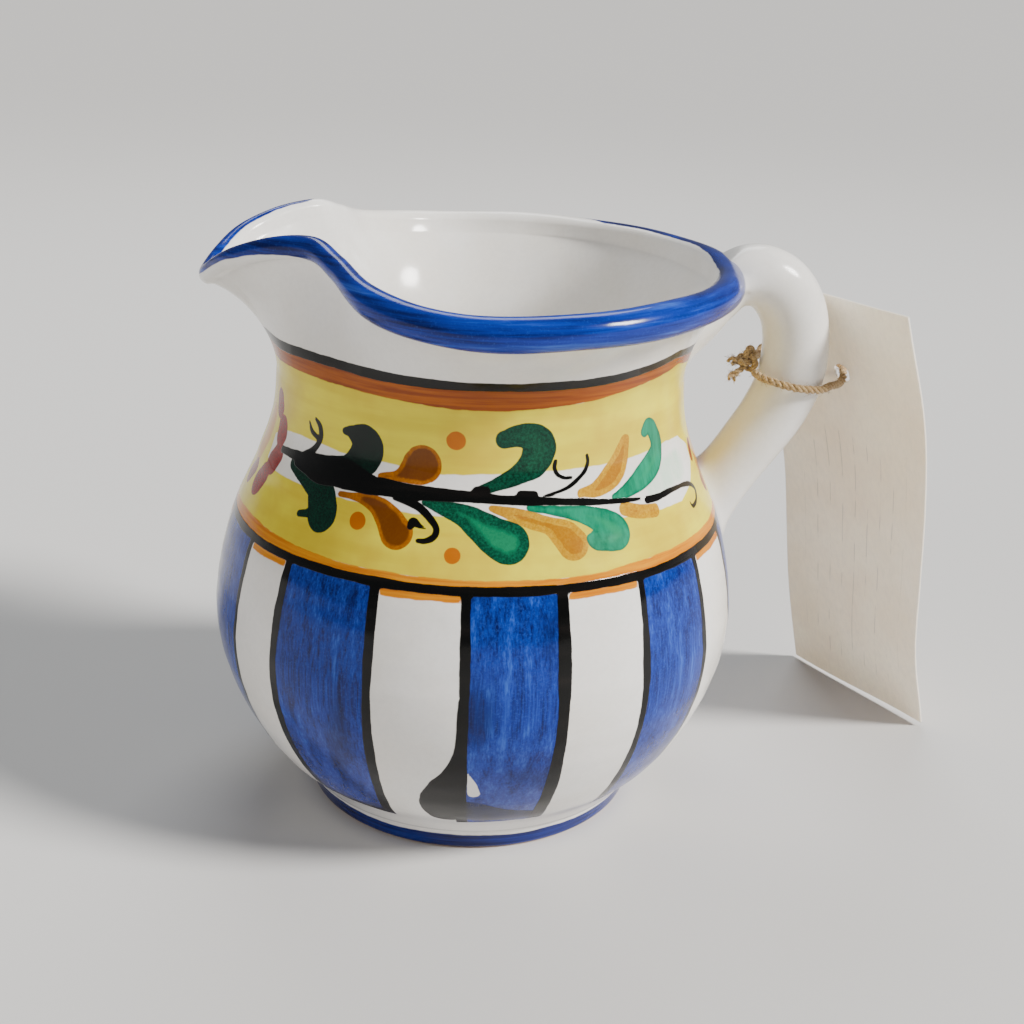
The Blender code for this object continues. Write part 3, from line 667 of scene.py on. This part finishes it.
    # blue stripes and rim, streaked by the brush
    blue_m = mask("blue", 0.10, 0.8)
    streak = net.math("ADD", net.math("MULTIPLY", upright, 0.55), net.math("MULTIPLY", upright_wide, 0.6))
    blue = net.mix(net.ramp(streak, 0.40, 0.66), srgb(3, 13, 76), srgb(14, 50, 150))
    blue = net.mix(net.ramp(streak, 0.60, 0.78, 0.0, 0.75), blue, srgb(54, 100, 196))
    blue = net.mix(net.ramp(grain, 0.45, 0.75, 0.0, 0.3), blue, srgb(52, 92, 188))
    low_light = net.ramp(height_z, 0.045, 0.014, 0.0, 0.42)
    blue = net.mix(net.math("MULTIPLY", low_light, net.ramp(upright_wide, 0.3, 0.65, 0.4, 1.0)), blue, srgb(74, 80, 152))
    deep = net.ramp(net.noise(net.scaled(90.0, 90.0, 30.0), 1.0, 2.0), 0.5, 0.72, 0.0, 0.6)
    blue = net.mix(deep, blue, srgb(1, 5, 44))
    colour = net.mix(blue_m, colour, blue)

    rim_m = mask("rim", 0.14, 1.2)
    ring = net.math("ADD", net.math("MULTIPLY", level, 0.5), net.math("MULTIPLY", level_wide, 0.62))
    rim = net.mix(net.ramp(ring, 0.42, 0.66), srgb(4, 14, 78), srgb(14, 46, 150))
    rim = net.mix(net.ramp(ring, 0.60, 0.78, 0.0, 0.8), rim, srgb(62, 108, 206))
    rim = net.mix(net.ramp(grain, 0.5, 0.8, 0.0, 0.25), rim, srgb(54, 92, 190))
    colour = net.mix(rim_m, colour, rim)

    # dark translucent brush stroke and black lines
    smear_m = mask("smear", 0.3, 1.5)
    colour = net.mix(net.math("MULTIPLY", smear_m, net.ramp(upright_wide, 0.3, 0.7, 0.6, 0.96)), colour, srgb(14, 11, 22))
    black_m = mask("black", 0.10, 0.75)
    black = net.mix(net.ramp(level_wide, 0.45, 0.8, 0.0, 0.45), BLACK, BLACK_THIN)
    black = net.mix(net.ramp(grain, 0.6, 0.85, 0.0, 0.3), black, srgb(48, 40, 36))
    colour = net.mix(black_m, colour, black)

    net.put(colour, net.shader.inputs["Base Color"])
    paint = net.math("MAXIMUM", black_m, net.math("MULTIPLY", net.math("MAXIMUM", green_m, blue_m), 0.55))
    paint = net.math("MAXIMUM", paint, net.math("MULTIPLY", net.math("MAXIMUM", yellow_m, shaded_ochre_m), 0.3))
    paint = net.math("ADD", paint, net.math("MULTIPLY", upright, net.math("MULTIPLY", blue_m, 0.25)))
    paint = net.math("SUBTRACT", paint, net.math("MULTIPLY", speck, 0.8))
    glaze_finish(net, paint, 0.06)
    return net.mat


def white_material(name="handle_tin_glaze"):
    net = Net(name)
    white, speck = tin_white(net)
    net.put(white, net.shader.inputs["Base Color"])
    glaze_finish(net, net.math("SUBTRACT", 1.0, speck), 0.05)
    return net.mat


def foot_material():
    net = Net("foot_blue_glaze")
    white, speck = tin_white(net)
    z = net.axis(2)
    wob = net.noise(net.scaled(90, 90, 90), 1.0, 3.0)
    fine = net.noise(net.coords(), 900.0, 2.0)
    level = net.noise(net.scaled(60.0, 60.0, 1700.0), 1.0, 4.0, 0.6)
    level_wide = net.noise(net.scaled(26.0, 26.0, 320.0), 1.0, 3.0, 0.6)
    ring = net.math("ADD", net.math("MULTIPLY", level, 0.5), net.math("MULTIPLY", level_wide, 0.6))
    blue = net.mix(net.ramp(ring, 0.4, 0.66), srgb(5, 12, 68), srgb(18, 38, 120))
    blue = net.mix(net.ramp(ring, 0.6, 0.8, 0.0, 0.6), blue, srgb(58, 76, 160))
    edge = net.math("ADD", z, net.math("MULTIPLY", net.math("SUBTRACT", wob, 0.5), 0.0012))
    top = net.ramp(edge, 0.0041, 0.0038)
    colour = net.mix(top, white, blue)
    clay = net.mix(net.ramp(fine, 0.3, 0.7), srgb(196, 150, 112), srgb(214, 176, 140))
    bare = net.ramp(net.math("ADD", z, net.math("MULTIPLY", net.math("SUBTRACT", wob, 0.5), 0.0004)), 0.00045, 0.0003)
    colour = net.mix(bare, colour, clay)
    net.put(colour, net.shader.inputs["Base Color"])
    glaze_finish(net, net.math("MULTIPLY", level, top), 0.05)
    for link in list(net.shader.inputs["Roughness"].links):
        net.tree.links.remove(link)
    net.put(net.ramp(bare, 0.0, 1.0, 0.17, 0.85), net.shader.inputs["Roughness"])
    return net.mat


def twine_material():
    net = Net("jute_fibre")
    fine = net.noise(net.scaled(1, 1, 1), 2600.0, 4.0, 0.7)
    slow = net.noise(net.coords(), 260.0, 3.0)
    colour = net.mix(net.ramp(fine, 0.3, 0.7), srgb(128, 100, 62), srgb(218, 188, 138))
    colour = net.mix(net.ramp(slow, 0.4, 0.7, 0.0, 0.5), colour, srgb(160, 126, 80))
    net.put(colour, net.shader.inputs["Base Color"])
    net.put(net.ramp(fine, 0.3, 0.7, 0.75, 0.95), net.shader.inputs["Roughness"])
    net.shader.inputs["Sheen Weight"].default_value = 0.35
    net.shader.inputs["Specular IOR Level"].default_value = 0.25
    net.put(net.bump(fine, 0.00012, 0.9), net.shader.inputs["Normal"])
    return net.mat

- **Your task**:
Everything from the first line of the data through the line containing "colour = net.mix(blue_m, colour, blue)" should be echoed exactly. Add nothing.

- **Exercise result**:
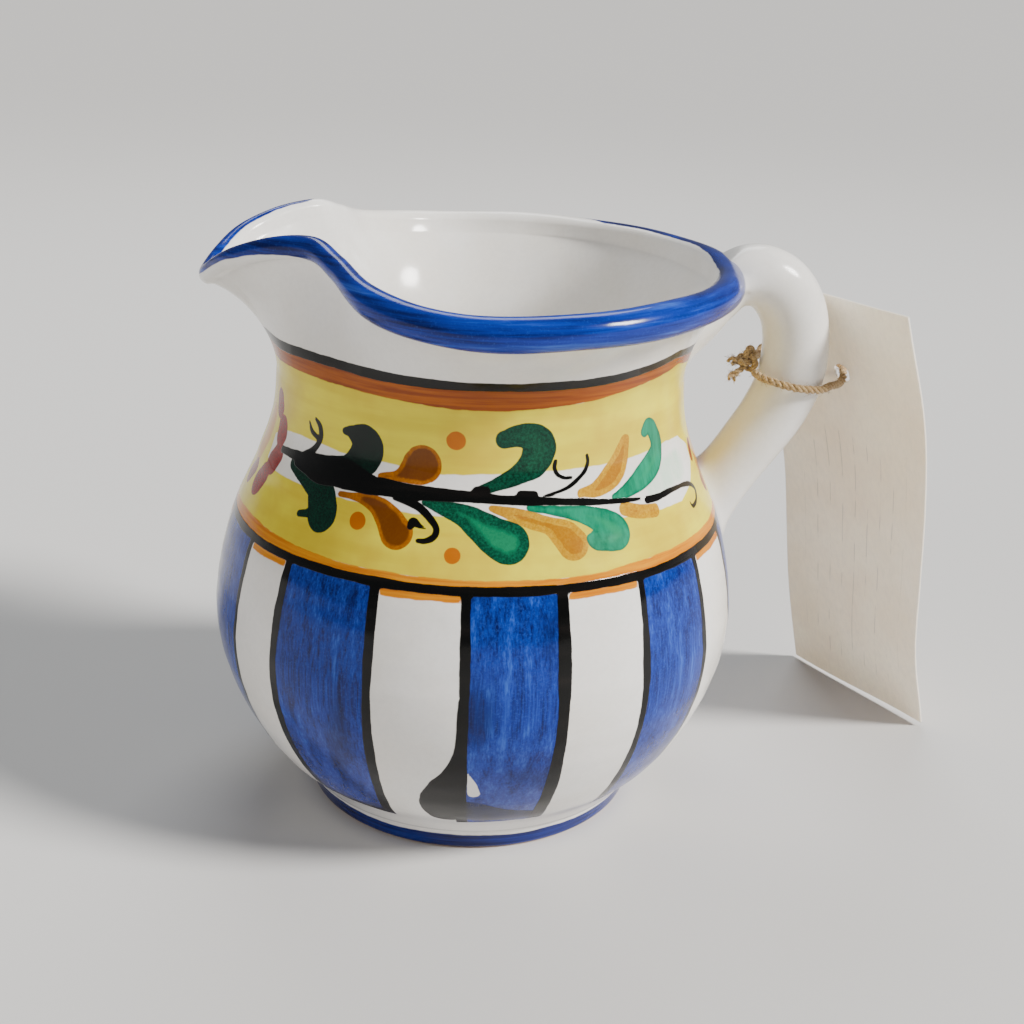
The Blender code for this object continues. Write part 3, from line 667 of scene.py on. This part finishes it.
    # blue stripes and rim, streaked by the brush
    blue_m = mask("blue", 0.10, 0.8)
    streak = net.math("ADD", net.math("MULTIPLY", upright, 0.55), net.math("MULTIPLY", upright_wide, 0.6))
    blue = net.mix(net.ramp(streak, 0.40, 0.66), srgb(3, 13, 76), srgb(14, 50, 150))
    blue = net.mix(net.ramp(streak, 0.60, 0.78, 0.0, 0.75), blue, srgb(54, 100, 196))
    blue = net.mix(net.ramp(grain, 0.45, 0.75, 0.0, 0.3), blue, srgb(52, 92, 188))
    low_light = net.ramp(height_z, 0.045, 0.014, 0.0, 0.42)
    blue = net.mix(net.math("MULTIPLY", low_light, net.ramp(upright_wide, 0.3, 0.65, 0.4, 1.0)), blue, srgb(74, 80, 152))
    deep = net.ramp(net.noise(net.scaled(90.0, 90.0, 30.0), 1.0, 2.0), 0.5, 0.72, 0.0, 0.6)
    blue = net.mix(deep, blue, srgb(1, 5, 44))
    colour = net.mix(blue_m, colour, blue)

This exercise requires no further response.